Mr. Mangha Ram contended that the application was competent under Section 13 and the mention of Section 10 in the application should be treated as a case of mere misquotation of law. I cannot accept this argument. The two sections -- Sections 10 and 13 -- are entirely different in their scope- Section 10 contemplates applications against displaced debtors whereas Section 13 contemplates applications against non-displaced debtors.

Further Section 13 merely provides a procedure for granting a summary relief to the displaced creditors. It does not bar separate civil suits by the creditors. When the appellant came forward with a definite case under Section 10 clearly on an allegation that the respondents were displaced persons, it is hardly open to him now to say that if the respondents are not proved to be displaced debtors the application should be treated as one falling under Section 13 and that it was a case of mere misquotation of law.
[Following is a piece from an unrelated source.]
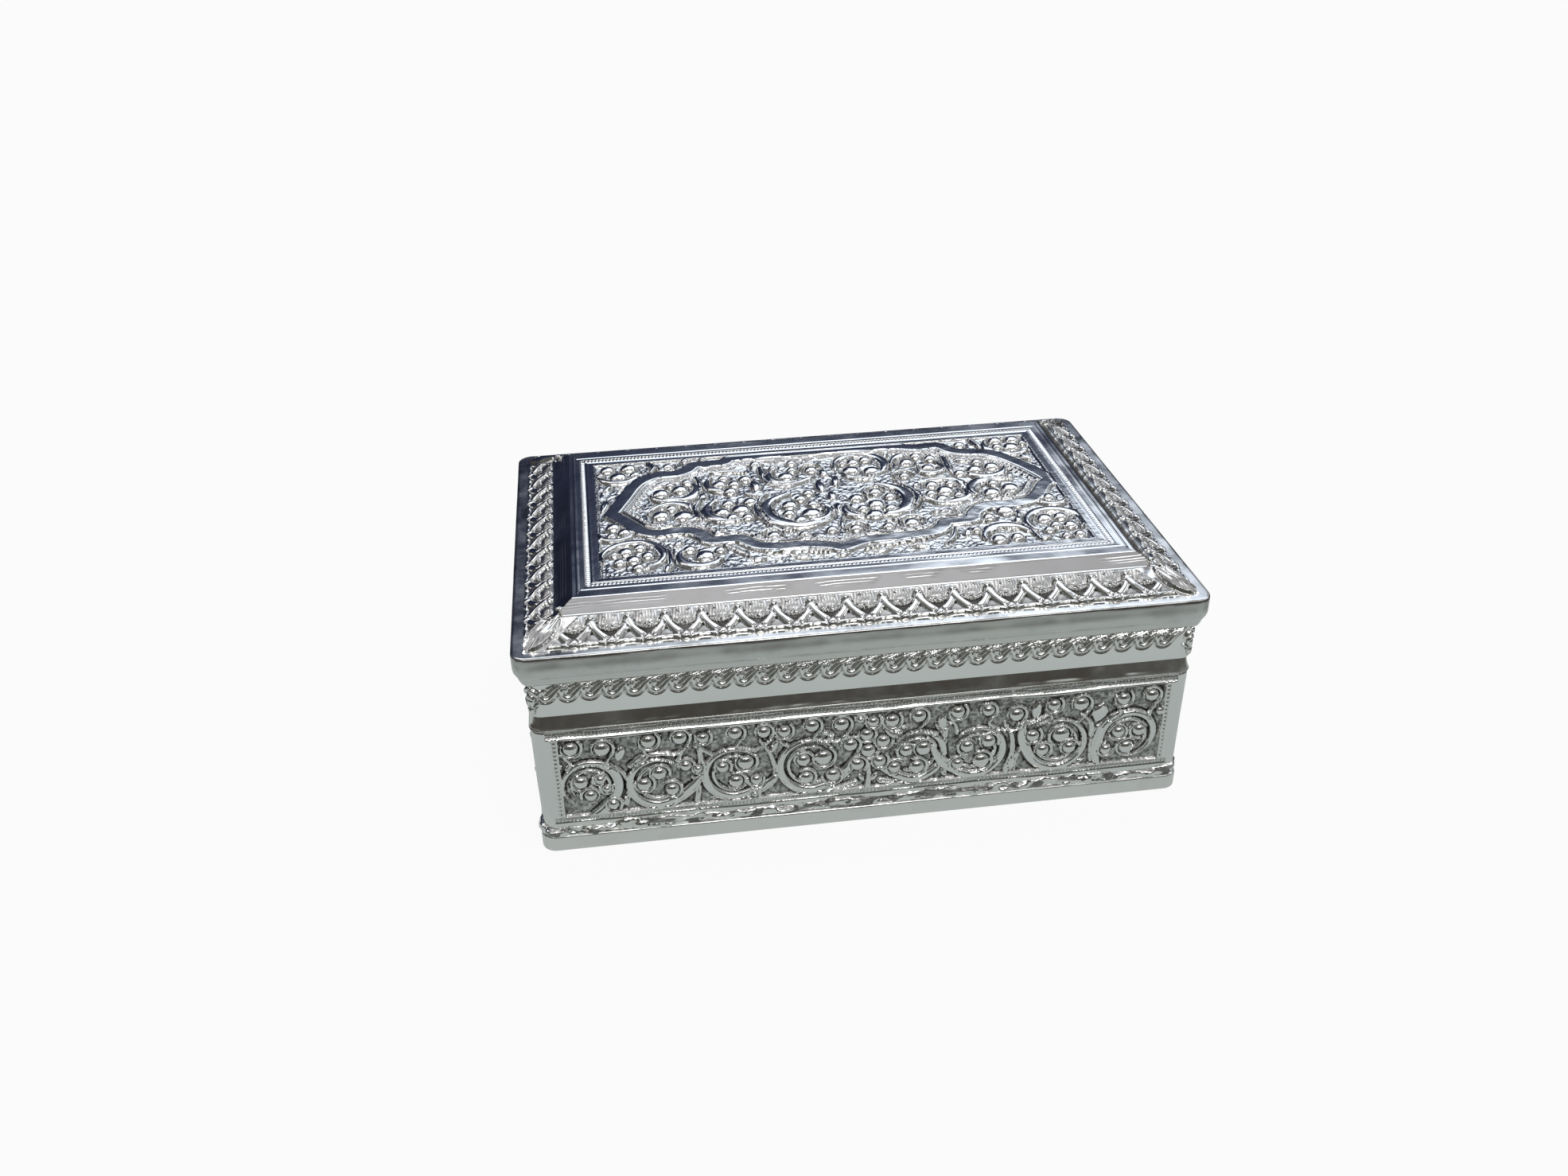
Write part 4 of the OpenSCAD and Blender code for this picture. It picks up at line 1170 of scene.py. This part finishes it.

An application under Section 13 has to be filed within one year from the day of the commencement of the Act. Thereafter the displaced creditor can-not proceed under this Act. He can only file a regular suit In this scheme of the Act the learned Tribunal was perfectly justified in the exercise of its discretion to reject the prayer of the appellant for converting the application under Section 10 into one under Section 13. There is no force in this contention either.

10. In these circumstances, the appeal failsand is hereby dismissed. As the respondents havenot cared to appear, there will be no order as tocosts.